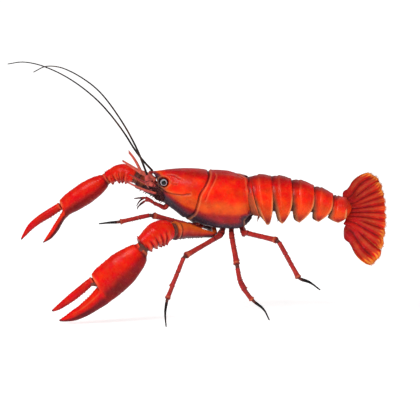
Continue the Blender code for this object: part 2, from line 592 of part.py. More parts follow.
def make_feelers():
    """The long antennae with their stems and scales, and the short forked antennules."""
    for name, side in (("left", LEFT), ("right", RIGHT)):
        tube(f"{name}_antenna", on_side(ANTENNA_PATHS[name], side), ANTENNA_RADII, "dark_tip", 25, sides=5)
        tube(f"{name}_peduncle", on_side(PEDUNCLE_PATHS[name], side), PEDUNCLE_RADII, "feeler", 6)
        tube(f"{name}_antennal_scale", on_side(SCALE_PATHS[name], side), SCALE_RADII, "feeler", 6,
             flat=0.4, flat_way=(0.2, side * 1.0, 0.4))
        stem = tube(f"{name}_antennule", on_side(ANTENNULE_STEM, side), ANTENNULE_STEM_RADII, "feeler", 4)
        for number, (points, radii) in enumerate(ANTENNULE_BRANCHES):
            branch = tube(f"{name}_antennule_branch_{number}", on_side(points, side), radii, "feeler", 5)
            branch.hide_render = True
            branch.display_type = "WIRE"
            join = stem.modifiers.new(branch.name, "BOOLEAN")
            join.operation = "UNION"
            join.object = branch
        tube(f"{name}_maxilliped", on_side(MAXILLIPED_PATHS[name], side), MAXILLIPED_RADII, "limb_shell", 7)


def rest_on_origin():
    """Moves every piece so that the origin is the bottom centre of the whole animal's box."""
    bpy.context.view_layer.update()
    graph = bpy.context.evaluated_depsgraph_get()
    corners = []
    for piece in bpy.context.scene.objects:
        if not piece.hide_render:
            shown = piece.evaluated_get(graph)
            corners += [shown.matrix_world @ Vector(corner) for corner in shown.bound_box]
    low = Vector(map(min, *corners))
    high = Vector(map(max, *corners))
    frame = bpy.data.objects.new("crayfish_frame", None)
    bpy.context.scene.collection.objects.link(frame)
    for piece in list(bpy.context.scene.objects):
        if piece != frame:
            piece.parent = frame
    frame.location = (-(low.x + high.x) / 2, -(low.y + high.y) / 2, -low.z)


def main():
    """Builds the whole animal."""
    clear_scene()
    make_carapace()
    make_sternum()
    make_eyes()
    make_tail_core()
    make_tail_plates()
    make_fan()
    make_legs()
    make_arms()
    make_feelers()
    rest_on_origin()


main()
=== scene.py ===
"""A cooked crayfish, dressed around its solid model: shell, joints, feelers, tail fan and studio.

Every piece takes its place and its size from the solid that it stands for. Lengths named in
millimetres become metres through MM. The head points to -X, up is +Z, and the animal's left side
faces -Y.
"""

import logging
import math
import random
from collections import defaultdict
from dataclasses import dataclass, field
from enum import Enum
from typing import Callable, Iterable, Sequence

import bmesh
import bpy
import numpy as np
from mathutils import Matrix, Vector, noise
from mathutils.bvhtree import BVHTree
from mathutils.kdtree import KDTree


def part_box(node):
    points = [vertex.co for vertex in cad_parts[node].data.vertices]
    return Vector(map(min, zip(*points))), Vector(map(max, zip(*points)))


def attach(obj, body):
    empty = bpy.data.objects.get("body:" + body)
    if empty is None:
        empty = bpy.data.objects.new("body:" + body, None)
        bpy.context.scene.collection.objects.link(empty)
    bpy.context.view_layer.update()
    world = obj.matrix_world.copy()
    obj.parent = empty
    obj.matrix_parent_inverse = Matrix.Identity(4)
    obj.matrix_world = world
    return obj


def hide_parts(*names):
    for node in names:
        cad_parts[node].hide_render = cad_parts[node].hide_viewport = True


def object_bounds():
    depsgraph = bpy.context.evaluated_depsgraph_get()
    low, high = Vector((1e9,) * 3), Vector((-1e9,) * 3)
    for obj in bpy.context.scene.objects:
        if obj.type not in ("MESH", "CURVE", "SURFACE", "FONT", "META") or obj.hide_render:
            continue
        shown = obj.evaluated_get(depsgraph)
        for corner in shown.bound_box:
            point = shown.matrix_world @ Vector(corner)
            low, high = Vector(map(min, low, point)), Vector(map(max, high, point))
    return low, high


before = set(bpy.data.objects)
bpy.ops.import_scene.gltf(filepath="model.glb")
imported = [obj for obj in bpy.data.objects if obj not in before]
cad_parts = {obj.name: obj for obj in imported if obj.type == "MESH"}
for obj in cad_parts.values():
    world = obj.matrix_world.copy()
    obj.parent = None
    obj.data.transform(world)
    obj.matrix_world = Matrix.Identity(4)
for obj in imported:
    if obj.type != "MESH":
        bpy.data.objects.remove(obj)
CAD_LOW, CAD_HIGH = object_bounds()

LOG = logging.getLogger("crayfish")
MM = 0.001
BODY = "root"
UP = np.array((0.0, 0.0, 1.0))
SHARP = math.radians(48)
NEARLY_FLAT = math.radians(40)
ANY_SHAPE = math.radians(180)
RIM_STEP = 0.3 * MM
SAME_POINT = 1e-6
FAR_AWAY = 1e9
Colour = tuple[float, float, float]


class Side(Enum):
    """The animal's two sides."""

    LEFT = "left"
    RIGHT = "right"

    @property
    def sign(self) -> int:
        """The side's direction along Y."""
        return -1 if self is Side.LEFT else 1


class Slot(Enum):
    """The record's material slots."""

    SHELL = "shell"
    TAIL_SHELL = "tail_shell"
    CLAW_SHELL = "claw_shell"
    LIMB_SHELL = "limb_shell"
    FLESH = "flesh"
    DARK_TIP = "dark_tip"
    FEELER = "feeler"
    EYE = "eye"


def paint(red: int, green: int, blue: int) -> Colour:
    """A colour given as a painter reads it, from 0 to 255, in linear light."""
    return tuple((c / 255 / 12.92 if c <= 10 else ((c / 255 + 0.055) / 1.055) ** 2.4)
                 for c in (red, green, blue))


def bump(x: np.ndarray, centre: float, width: float) -> np.ndarray:
    """A smooth hill of height 1 about a centre."""
    return np.exp(-((x - centre) / width) ** 2)


def step(x: np.ndarray, low: float, high: float) -> np.ndarray:
    """A smooth rise from 0 at low to 1 at high."""
    t = np.clip((x - low) / (high - low), 0, 1)
    return t * t * (3 - 2 * t)


def clouds(points: np.ndarray, size_mm: float, seed: float = 0.0) -> np.ndarray:
    """Soft random values from -1 to 1.

    Args:
        points: Places, in metres, one in each row.
        size_mm: How far apart the clouds are.
        seed: Moves the pattern, so that pieces differ.

    Returns:
        One value for each place.
    """
    scale = 1 / (size_mm * MM)
    return np.array([noise.noise(Vector(p) * scale + Vector((seed, 0, 0))) for p in points])


def unit(vectors: np.ndarray) -> np.ndarray:
    """The vectors at length 1."""
    return vectors / np.maximum(np.linalg.norm(vectors, axis=-1, keepdims=True), 1e-12)


# ---------------------------------------------------------------------------- finishes


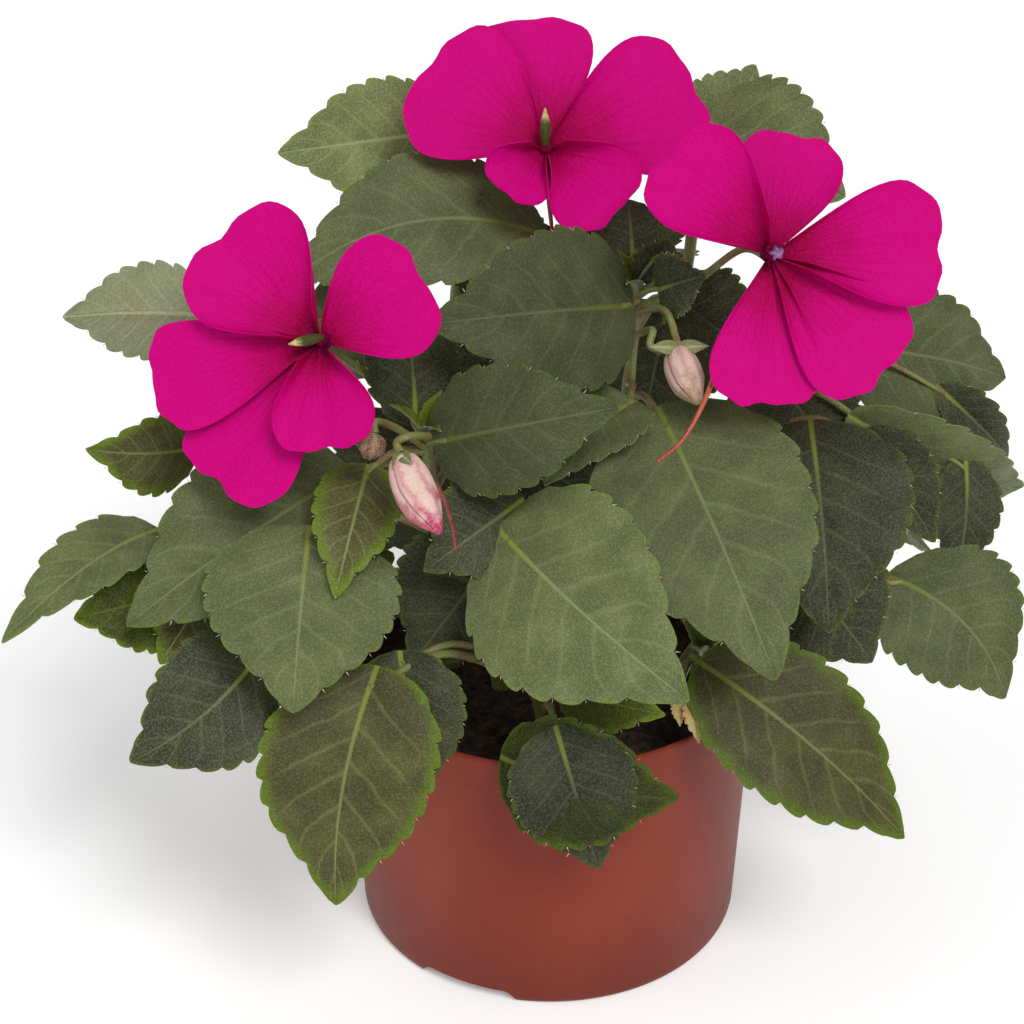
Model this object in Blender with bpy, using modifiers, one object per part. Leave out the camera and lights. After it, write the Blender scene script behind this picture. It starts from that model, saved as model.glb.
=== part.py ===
"""Busy lizzie in a round nursery pot: the pot, its soil, the leafy shoots, the blooms and the buds.

The origin is at the bottom centre of the pot, +Z is up and the photo looks along +Y, from above.
"""

import math
from dataclasses import dataclass, field

import bmesh
import bpy
from mathutils import Matrix, Vector

MM = 0.001

# Driving sizes of the pot and its filling, in metres.
POT_HEIGHT = 0.076
POT_RIM_RADIUS = 0.0525
POT_BODY_RADIUS = 0.0518
POT_FOOT_RADIUS = 0.0486
POT_WALL = 0.0014
RIM_BAND = 0.009
FOOT_HEIGHT = 0.0035
FOOT_WIDTH = 0.004
FLOOR_THICKNESS = 0.0016
NOTCHES = 3
NOTCH_FIRST = -116.0
NOTCH_HALF = 0.0134
DRAINS = 6
DRAIN_RADIUS = 0.0035
DRAIN_RING = 0.030
TURN_STEPS = 32
SOIL_TOP = 0.066
SOIL_DOME = 0.0025
CLEARANCE = 0.0003
STEM_RADIUS = 0.0024
STEM_SEAT = 0.046
STALK_RADIUS = 0.0011
BLADE_THICKNESS = 0.0007
PETAL_THICKNESS = 0.0008
NOTCH_CUT = 0.10
HUB_RADIUS = 0.0026
HUB_LENGTH = 0.0085
CAPSULE_RADIUS = 0.0016
CAPSULE_LENGTH = 0.005
PETAL_NOTCH = 0.12
PETAL_STEP = 1.3
PETAL_SIDES = (-1, -0.7, -0.32, 0, 0.32, 0.7, 1)
TWIG_RADIUS = 0.0010
SPUR_RADIUS = 0.0009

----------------

▶ **Given instruction**
Output the section opening with the line that has "obj.parent = None" and closing with the line that has "CAD_LOW, CAD_HIGH = object_bounds()". Keep both end lines and leave out the rest.

▶ **Finished exercise**
    obj.parent = None
    obj.data.transform(world)
    obj.matrix_world = Matrix.Identity(4)
for obj in imported:
    if obj.type != "MESH":
        bpy.data.objects.remove(obj)
CAD_LOW, CAD_HIGH = object_bounds()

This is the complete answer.